So according to Pakaluk, the whole point of Newman’s Essay on the Development of Doctrine, as with the Commonitorium, was that ‘doctrine is given all at once in the revelation of Christ and never changes’. ‘If a simple and pious person’, he says, ‘is offered the binary choice, “Has doctrine stayed the same, or has it changed?”, the safest, best, and truest answer is that it has stayed the same.’
Newman and St Vincent of Lérins
Such an answer would be trite and misleading. It would, however, be in keeping with the tendency in recent years, as with Pakaluk and Strickland, to collapse Newman’s theory of development into that of St Vincent of Lérins and to present them as a common Catholic front of resistance to change. Thomas Guarino, for example, has called Newman ‘a kind of nineteenth-century Vincentius redivivus’.6 Both of Guarino’s books on development, in fact, take this line.7 He acknowledges that Newman took issue with [End Page 180] the Vincentian canon in his Essay, remarking on a ‘general defect in its serviceableness’ as it was just as effective a weapon against the Athanasian Creed, dear to Anglicanism, as it was against the extra-scriptural propositions of the Catholic Church’s Creed of Pius IV. But this, Guarino insists, was because Newman failed to understand the canon correctly. Afterwards Newman adjusted his view and brought his thinking on development ever more into line with Vincent.8
But this playing down of the differences hardly seems tenable. How should we account for the deep suspicion, at times even opprobrium, with which prominent Roman theologians and ecclesiastics as well as leading Catholics in Britain and in the United States viewed Newman’s theory of development in the first years after its composition? Or the cloud that hung over his historical approach to theology during the decades of the modernist crisis? Or the rejection of his theory by neo-scholastics such as the Dominican Francisco Marín-Sola, who was genuinely well-disposed to Newman but couldn’t square his thesis with Aquinas?
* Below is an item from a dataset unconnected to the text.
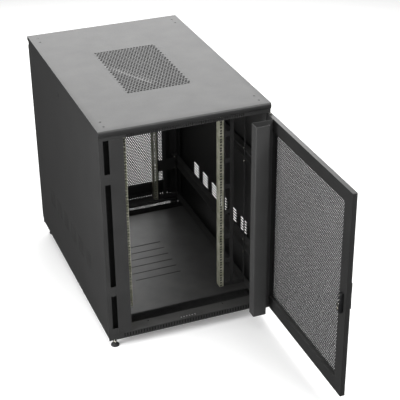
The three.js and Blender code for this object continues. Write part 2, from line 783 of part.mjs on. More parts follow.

These churchmen were thoroughly uncomfortable with Newman’s theory, even hostile to it, yet they had no such trouble with St Vincent. Clearly there was a consequential difference between them.
Imagery in Vincent and Newman
The most conclusive indication that Newman’s project differed critically from Vincent’s, however, is that Newman himself saw it that way. In his introduction to the Essay he views his theory of development as novel; and, more revealingly, in a letter just months after his conversion he complains about an attack on his theory in a high Church periodical: ‘I believe I was the first writer who made life the mark of a true Church,’ he writes, ‘yet this writer speaks as if I went to books in the first instance not to life.’9
But did Vincent not go to...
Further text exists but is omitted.